Yes, these things on their own may all be acceptable to some, but for me, they felt like an affront. In a small group like ours, there’s always one person on the receiving end of some horizontal violence or bullying. So you’re right, it isn’t for me to “judge” someone. The reason I presented this is that if they were more civil to me or each other, the gossip may take on a different light rather than another development in a long line of bad and dysfunctional behavior.
I am planning on letting this slide, and hopefully it will not be mentioned again, at least to me. When she did mention it, I basically said, “Ew!” and moved on. I’m planning on “bean dipping” if it comes up again. And, I’m keeping my eye on the job listings and planning my exit as soon as it seems feasible.

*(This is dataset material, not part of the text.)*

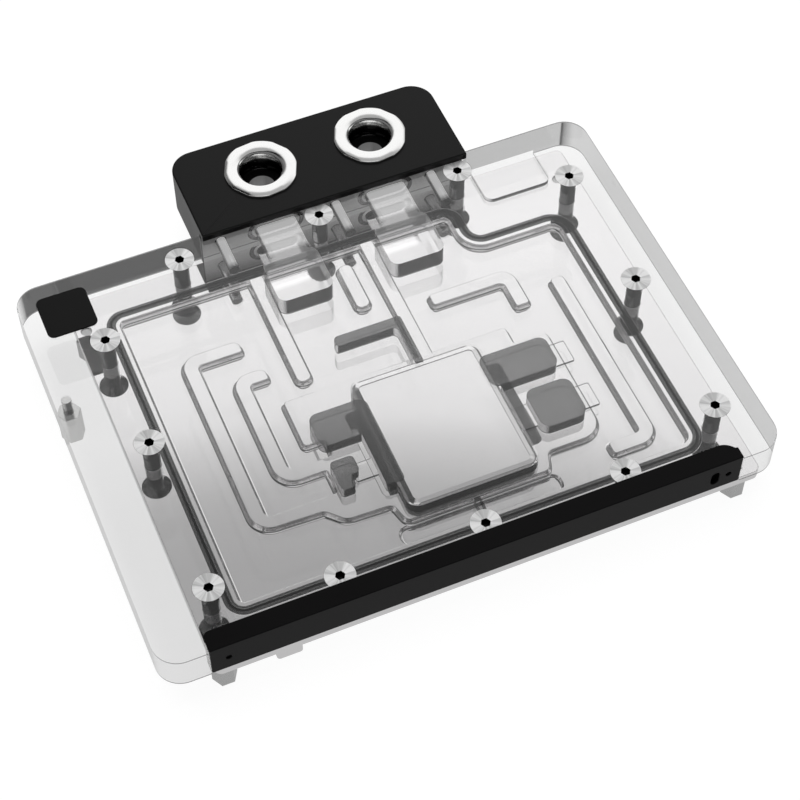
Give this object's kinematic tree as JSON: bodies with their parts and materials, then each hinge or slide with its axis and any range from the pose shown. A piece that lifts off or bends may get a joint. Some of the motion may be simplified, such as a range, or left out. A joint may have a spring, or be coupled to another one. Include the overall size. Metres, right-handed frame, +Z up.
{
  "type": "graphics card water block",
  "caption": "Full-cover water block for a graphics card: clear acrylic flow cover on a plated cold plate, black port terminal and light bar.",
  "frame": {"origin": "under the middle of the whole block's length and depth, in the plane that the standoffs' feet stand on", "axes": "+X along the cover's long side and the light bar, to the right when the bar faces the viewer; +Y from the light bar to the port terminal; +Z up, out of the port mouths"},
  "size_m": [0.1624, 0.146, 0.0228],
  "materials": {
    "clear_acrylic": "clear polished acrylic",
    "nickel_plate": "bright nickel plating on copper",
    "flow_steel": "thin sheet, plain",
    "seal_rubber": "soft black rubber",
    "core_metal": "bright plated metal",
    "black_acetal": "machined black acetal",
    "port_metal": "bright nickel plating on brass",
    "screw_steel": "bright steel",
    "bar_black": "satin black",
    "board_white": "white circuit board",
    "lamp_yellow": "phosphor yellow",
    "diffuser_white": "milky diffuser",
    "socket_black": "black socket",
    "bar_screw_black": "blackened steel",
    "badge_black": "satin black plate, left bare",
    "standoff_metal": "nickel-plated brass"
  },
  "bodies": {
    "root": {"flow_cover": "clear_acrylic", "cold_plate": "nickel_plate", "fin_block": "nickel_plate", "flow_plate": "flow_steel", "core_gasket": "seal_rubber", "core_cover": "core_metal", "main_seal": "seal_rubber", "terminal_block": "black_acetal", "port_insert_left": "port_metal", "port_insert_right": "port_metal", "port_seal_left": "seal_rubber", "port_seal_right": "seal_rubber", "terminal_screws": "screw_steel", "cover_screws": "screw_steel", "light_bar": "bar_black", "lamp_board": "board_white", "lamp_chips": "lamp_yellow", "lamp_diffuser": "diffuser_white", "cable_socket": "socket_black", "bar_screws": "bar_screw_black", "corner_badge": "badge_black", "plate_standoffs": "standoff_metal", "side_standoff": "standoff_metal", "core_standoffs": "standoff_metal"}
  },
  "joints": []
}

OP – I’m glad you went into why you do not like your colleagues – stealing is wrong and asking you to lift heavy things whilst pregnant and hugging you when the hugger is ill is wrong. Keep your eye on those job listings and save. When we get stories where not enough information is given it can be harder to access the situation.
Wait, so one of this woman’s supposed transgressions is refusing to go to a baby shower thrown for you by unwilling hosts? You think she has an obligation to shower your baby with gifts even though the two of you don’t see eye to eye and are admittedly not close?